◆ WHAT YOU SHOULD DO: Filter the listing and keep only the lines with the word "writing".

__________

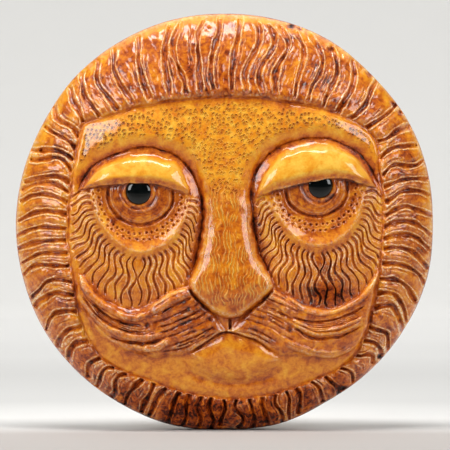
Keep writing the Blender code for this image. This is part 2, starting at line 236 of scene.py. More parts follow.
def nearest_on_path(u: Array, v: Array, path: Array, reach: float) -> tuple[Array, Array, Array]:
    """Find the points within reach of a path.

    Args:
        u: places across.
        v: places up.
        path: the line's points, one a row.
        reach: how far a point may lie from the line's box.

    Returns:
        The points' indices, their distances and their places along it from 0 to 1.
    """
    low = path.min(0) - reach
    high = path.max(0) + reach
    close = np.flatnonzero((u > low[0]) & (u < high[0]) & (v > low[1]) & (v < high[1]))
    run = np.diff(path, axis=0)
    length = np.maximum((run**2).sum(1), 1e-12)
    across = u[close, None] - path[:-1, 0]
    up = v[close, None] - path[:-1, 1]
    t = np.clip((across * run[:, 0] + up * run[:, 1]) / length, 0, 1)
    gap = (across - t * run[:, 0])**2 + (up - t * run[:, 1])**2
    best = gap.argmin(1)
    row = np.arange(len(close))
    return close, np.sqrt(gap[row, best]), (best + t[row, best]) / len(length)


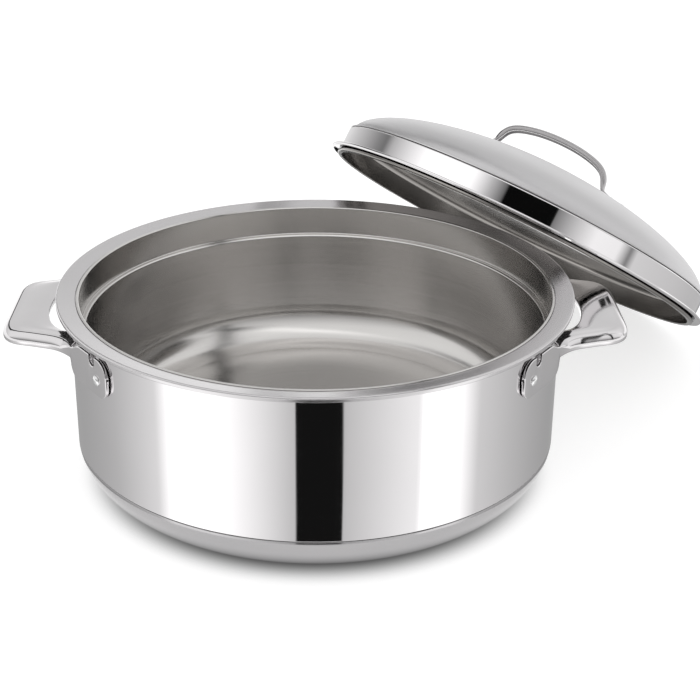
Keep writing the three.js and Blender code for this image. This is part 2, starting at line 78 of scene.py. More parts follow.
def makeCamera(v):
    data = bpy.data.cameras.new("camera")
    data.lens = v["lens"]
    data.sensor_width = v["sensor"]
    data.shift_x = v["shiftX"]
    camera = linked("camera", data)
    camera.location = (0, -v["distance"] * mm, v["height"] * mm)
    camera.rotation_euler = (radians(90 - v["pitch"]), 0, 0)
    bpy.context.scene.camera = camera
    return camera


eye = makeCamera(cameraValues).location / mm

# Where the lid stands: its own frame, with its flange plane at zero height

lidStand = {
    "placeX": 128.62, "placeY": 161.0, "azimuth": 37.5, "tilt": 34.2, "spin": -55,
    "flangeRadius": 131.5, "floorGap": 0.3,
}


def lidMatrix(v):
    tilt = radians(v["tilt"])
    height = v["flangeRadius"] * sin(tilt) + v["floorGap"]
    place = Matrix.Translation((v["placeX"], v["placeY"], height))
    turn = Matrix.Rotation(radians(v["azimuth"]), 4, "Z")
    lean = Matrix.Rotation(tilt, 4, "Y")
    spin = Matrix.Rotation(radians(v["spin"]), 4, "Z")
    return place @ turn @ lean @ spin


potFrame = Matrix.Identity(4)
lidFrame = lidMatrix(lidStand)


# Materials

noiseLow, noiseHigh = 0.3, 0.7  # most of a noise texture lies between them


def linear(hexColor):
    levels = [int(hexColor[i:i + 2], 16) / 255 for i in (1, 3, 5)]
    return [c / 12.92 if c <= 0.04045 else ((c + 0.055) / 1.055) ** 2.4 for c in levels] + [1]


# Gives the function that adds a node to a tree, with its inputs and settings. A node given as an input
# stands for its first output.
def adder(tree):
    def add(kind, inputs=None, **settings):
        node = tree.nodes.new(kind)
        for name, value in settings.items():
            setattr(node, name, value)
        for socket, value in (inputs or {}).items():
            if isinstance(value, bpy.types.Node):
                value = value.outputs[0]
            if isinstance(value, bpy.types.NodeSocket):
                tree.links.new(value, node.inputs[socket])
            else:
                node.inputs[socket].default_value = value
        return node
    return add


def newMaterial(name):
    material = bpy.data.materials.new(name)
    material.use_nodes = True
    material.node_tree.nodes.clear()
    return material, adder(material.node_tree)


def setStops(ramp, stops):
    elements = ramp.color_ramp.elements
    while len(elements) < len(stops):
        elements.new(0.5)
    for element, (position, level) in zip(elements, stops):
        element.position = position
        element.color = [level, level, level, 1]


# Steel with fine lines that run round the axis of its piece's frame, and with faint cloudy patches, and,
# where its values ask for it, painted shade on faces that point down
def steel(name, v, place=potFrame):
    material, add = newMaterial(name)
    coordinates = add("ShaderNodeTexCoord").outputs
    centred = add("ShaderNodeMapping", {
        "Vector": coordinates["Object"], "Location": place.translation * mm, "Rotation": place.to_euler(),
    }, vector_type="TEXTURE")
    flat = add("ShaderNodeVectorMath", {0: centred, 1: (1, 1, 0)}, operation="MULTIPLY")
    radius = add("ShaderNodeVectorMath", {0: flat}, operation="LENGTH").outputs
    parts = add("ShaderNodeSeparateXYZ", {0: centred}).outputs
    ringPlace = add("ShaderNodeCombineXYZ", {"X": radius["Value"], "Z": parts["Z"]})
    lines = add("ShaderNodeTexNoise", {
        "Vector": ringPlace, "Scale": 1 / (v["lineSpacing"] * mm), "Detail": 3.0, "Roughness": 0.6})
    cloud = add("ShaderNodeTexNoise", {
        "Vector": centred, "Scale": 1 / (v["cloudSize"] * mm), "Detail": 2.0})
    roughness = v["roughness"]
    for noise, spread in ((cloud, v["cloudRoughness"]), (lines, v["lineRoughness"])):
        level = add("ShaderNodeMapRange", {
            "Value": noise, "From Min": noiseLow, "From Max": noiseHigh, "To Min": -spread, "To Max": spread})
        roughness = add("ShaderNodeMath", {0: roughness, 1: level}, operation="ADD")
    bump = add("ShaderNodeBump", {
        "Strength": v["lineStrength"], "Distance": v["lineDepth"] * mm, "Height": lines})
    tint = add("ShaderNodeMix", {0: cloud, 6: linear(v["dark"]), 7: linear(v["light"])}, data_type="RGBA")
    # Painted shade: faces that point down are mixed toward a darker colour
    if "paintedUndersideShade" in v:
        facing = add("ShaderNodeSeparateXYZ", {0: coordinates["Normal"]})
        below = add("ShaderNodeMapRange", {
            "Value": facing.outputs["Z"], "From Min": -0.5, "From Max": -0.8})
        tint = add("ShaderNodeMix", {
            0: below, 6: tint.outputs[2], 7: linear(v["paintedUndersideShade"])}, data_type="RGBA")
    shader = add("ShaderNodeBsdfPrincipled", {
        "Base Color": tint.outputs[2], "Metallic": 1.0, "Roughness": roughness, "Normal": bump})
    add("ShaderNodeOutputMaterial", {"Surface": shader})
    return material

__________

◆ CORRECT RESPONSE:
Keep writing the Blender code for this image. This is part 2, starting at line 236 of scene.py. More parts follow.
Keep writing the three.js and Blender code for this image. This is part 2, starting at line 78 of scene.py. More parts follow.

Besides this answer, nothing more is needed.